[Required task]: Transcribe only part of the material below: the lines from the one containing "cone_body();" through the one containing "obj.parent = None", inclusive, exactly as written.

--- begin ---

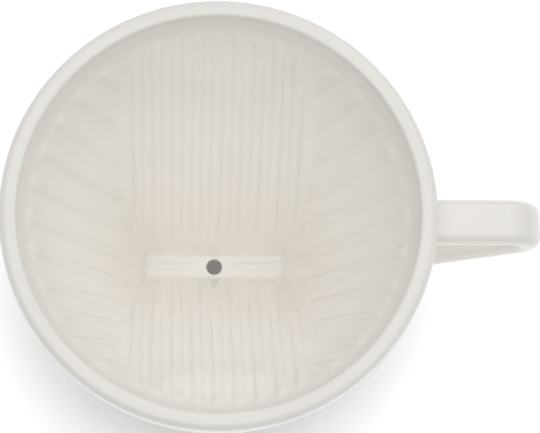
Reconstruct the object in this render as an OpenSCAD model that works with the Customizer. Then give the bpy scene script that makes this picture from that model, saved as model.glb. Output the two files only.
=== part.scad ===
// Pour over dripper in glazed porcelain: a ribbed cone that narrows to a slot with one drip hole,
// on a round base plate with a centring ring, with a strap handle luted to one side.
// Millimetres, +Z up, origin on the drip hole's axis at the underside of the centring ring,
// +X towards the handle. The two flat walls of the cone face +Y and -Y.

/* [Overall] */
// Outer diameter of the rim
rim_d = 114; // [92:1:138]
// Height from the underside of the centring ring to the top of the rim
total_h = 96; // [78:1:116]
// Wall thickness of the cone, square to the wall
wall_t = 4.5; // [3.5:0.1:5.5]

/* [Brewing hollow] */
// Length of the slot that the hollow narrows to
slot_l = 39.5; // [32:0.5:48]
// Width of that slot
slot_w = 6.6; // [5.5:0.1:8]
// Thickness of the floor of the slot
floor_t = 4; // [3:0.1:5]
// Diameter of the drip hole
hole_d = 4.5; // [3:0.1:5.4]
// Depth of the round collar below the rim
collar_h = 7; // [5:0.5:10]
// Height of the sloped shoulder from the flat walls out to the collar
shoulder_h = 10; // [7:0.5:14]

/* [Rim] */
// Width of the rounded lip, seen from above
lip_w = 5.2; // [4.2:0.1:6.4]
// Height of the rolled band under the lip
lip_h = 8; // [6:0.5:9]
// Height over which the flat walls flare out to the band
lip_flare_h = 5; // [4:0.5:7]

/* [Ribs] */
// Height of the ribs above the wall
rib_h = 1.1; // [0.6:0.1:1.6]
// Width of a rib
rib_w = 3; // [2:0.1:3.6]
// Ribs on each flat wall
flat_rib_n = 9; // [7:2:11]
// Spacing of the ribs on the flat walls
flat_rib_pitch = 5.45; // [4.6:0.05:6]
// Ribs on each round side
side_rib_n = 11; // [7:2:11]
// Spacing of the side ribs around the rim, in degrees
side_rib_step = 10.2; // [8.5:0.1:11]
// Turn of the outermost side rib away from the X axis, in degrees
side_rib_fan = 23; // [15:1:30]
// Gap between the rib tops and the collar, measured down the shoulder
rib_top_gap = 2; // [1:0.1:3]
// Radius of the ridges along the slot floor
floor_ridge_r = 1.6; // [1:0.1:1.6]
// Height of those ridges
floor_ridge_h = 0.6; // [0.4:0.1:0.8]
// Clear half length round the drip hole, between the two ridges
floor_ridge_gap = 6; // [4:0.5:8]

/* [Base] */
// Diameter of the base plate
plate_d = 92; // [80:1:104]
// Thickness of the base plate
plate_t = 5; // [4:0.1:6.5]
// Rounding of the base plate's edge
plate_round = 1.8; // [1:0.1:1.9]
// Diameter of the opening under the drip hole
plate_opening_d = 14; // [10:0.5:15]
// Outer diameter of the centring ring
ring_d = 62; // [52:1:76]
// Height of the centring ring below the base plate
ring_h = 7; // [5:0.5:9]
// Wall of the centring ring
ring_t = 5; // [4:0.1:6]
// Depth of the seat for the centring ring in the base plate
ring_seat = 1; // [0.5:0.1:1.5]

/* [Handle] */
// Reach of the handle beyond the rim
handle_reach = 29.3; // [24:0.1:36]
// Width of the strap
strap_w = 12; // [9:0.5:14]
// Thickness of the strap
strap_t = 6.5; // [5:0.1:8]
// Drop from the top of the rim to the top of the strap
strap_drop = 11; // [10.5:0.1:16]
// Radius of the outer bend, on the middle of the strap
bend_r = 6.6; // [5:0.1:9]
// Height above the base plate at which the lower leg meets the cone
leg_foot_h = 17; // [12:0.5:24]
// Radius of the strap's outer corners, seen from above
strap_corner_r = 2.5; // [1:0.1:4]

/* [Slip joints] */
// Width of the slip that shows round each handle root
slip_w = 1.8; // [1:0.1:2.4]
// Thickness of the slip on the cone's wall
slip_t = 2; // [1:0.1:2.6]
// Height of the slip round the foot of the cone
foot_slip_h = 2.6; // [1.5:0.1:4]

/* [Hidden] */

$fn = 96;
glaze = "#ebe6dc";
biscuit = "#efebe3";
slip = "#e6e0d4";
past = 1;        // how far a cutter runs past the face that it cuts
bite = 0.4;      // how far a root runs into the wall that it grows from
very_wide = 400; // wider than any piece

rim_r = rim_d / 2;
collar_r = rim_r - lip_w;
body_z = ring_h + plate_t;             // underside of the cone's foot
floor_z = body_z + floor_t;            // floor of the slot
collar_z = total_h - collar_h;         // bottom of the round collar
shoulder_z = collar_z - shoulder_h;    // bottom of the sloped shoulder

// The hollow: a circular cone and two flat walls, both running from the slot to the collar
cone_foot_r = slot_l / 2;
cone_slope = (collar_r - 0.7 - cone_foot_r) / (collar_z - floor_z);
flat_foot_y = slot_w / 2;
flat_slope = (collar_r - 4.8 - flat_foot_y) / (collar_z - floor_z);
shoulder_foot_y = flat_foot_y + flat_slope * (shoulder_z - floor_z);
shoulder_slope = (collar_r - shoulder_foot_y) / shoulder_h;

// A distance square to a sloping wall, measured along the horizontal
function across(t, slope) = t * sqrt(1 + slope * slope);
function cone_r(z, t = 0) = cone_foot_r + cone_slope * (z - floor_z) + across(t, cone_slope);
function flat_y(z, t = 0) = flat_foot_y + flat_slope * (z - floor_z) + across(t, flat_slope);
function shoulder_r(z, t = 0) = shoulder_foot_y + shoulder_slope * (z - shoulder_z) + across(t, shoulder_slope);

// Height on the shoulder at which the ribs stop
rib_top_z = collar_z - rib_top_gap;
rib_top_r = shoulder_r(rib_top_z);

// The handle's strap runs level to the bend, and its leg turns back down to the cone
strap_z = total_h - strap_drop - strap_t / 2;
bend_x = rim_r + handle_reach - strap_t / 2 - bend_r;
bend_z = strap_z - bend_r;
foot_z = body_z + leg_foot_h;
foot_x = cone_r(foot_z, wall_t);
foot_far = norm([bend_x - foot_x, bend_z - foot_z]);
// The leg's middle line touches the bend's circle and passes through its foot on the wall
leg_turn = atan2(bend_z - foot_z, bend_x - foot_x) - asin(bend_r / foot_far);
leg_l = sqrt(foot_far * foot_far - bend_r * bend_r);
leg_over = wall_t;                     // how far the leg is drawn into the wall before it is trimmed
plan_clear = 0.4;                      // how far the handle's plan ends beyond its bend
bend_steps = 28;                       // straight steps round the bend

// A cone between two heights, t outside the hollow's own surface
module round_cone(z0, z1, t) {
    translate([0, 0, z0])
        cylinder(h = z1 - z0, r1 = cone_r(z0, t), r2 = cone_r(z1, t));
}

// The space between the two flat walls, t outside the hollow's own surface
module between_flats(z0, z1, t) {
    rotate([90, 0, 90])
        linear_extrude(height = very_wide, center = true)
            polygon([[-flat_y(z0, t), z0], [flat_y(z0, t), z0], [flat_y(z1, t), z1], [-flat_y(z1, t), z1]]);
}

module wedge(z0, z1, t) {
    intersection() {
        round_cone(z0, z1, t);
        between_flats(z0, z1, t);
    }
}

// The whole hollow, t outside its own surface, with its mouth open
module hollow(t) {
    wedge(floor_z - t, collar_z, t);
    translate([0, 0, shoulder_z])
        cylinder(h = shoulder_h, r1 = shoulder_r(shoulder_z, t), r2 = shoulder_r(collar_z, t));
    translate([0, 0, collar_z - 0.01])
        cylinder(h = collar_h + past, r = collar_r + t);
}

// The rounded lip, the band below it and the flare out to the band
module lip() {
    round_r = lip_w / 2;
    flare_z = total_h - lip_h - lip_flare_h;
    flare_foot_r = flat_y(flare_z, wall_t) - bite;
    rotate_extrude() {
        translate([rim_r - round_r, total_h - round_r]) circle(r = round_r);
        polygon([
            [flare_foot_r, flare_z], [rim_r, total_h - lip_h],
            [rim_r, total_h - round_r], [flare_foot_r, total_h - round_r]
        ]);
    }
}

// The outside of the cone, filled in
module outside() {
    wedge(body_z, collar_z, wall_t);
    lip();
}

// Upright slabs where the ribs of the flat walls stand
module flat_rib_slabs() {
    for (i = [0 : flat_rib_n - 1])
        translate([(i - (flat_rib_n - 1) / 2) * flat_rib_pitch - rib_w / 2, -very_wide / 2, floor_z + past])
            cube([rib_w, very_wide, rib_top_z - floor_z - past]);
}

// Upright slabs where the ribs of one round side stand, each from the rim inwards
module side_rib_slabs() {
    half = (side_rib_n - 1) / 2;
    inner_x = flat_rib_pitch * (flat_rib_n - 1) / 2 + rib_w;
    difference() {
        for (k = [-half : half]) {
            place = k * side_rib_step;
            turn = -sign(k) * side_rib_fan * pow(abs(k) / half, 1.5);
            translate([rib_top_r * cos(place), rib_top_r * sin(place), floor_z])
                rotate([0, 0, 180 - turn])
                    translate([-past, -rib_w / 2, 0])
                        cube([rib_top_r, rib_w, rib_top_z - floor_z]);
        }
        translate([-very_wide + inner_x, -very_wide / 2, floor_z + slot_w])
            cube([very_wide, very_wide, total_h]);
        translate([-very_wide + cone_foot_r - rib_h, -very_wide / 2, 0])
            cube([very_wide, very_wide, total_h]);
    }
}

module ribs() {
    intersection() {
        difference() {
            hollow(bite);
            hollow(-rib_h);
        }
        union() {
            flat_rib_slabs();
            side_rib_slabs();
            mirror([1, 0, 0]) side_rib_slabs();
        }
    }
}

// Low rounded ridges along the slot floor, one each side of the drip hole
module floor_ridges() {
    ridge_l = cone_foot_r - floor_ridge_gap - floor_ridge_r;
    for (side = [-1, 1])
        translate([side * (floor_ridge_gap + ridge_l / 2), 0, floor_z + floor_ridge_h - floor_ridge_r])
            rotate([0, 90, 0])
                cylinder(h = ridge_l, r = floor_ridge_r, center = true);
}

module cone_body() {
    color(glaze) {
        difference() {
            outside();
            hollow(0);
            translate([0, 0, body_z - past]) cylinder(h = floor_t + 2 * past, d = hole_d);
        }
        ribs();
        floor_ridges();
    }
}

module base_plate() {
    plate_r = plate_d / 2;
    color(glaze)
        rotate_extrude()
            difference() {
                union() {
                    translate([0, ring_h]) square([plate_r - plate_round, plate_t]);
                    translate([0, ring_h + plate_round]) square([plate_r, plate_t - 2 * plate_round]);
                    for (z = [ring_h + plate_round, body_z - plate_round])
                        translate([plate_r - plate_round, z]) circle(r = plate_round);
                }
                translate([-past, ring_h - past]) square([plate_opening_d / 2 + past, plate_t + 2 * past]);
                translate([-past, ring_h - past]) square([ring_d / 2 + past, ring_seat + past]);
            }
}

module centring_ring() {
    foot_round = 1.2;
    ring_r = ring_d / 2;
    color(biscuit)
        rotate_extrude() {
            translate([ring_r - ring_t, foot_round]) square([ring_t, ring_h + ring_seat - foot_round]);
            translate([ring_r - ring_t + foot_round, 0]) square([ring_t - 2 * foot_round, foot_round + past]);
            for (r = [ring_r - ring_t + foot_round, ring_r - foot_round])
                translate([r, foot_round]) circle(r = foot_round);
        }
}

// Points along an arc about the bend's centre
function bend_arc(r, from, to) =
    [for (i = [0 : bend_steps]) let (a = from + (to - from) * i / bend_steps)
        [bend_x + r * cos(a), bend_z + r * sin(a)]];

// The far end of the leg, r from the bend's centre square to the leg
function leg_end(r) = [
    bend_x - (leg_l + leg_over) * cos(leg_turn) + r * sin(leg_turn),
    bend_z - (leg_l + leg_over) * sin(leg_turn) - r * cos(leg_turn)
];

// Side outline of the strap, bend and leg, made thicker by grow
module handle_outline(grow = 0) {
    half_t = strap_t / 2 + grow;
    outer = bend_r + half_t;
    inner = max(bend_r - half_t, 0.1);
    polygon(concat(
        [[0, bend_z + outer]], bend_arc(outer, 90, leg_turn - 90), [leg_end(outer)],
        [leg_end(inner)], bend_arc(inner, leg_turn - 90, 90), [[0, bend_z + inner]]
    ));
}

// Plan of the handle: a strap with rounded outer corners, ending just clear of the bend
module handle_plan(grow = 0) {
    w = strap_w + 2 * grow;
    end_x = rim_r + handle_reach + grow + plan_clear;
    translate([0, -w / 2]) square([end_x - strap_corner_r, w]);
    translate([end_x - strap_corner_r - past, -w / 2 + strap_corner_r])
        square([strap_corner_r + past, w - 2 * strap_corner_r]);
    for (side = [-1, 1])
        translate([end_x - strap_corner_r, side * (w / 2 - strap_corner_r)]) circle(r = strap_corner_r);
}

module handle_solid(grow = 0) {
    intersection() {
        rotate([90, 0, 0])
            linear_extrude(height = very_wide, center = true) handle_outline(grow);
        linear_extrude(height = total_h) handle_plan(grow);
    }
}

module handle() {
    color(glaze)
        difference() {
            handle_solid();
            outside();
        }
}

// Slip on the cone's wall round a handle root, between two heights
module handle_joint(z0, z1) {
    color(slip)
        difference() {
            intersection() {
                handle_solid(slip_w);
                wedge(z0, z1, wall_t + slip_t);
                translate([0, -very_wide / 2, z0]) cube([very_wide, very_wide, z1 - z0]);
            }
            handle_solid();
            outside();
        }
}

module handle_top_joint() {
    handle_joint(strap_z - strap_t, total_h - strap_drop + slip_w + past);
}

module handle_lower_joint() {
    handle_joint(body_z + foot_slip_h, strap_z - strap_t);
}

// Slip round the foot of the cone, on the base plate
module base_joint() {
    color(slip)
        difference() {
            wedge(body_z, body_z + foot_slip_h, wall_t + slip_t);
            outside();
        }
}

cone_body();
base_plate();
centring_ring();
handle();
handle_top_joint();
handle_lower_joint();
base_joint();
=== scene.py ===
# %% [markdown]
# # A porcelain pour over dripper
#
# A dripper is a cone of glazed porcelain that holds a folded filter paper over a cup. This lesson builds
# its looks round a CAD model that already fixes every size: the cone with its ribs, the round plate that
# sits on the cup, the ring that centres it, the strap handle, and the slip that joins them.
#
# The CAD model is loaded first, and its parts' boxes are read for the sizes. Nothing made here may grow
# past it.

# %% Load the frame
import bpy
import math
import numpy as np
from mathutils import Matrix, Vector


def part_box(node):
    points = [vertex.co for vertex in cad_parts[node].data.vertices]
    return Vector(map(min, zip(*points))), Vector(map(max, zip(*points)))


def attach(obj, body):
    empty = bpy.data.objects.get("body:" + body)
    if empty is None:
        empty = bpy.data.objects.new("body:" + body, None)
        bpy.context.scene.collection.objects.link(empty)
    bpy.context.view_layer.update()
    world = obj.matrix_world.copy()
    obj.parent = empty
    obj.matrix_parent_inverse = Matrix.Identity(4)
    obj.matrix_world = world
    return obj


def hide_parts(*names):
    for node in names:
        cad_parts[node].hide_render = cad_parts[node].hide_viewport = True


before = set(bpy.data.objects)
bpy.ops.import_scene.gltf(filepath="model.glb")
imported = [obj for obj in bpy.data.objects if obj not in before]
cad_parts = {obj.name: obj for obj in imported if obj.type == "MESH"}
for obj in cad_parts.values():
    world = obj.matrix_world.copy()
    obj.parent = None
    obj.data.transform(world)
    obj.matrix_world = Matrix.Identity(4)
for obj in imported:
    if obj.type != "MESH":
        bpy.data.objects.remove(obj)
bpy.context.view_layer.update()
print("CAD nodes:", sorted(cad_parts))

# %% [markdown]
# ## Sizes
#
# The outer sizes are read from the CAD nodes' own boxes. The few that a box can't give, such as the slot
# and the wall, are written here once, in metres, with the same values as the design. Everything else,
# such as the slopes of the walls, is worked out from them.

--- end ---

[Exercise result]:
cone_body();
base_plate();
centring_ring();
handle();
handle_top_joint();
handle_lower_joint();
base_joint();
=== scene.py ===
# %% [markdown]
# # A porcelain pour over dripper
#
# A dripper is a cone of glazed porcelain that holds a folded filter paper over a cup. This lesson builds
# its looks round a CAD model that already fixes every size: the cone with its ribs, the round plate that
# sits on the cup, the ring that centres it, the strap handle, and the slip that joins them.
#
# The CAD model is loaded first, and its parts' boxes are read for the sizes. Nothing made here may grow
# past it.

# %% Load the frame
import bpy
import math
import numpy as np
from mathutils import Matrix, Vector


def part_box(node):
    points = [vertex.co for vertex in cad_parts[node].data.vertices]
    return Vector(map(min, zip(*points))), Vector(map(max, zip(*points)))


def attach(obj, body):
    empty = bpy.data.objects.get("body:" + body)
    if empty is None:
        empty = bpy.data.objects.new("body:" + body, None)
        bpy.context.scene.collection.objects.link(empty)
    bpy.context.view_layer.update()
    world = obj.matrix_world.copy()
    obj.parent = empty
    obj.matrix_parent_inverse = Matrix.Identity(4)
    obj.matrix_world = world
    return obj


def hide_parts(*names):
    for node in names:
        cad_parts[node].hide_render = cad_parts[node].hide_viewport = True


before = set(bpy.data.objects)
bpy.ops.import_scene.gltf(filepath="model.glb")
imported = [obj for obj in bpy.data.objects if obj not in before]
cad_parts = {obj.name: obj for obj in imported if obj.type == "MESH"}
for obj in cad_parts.values():
    world = obj.matrix_world.copy()
    obj.parent = None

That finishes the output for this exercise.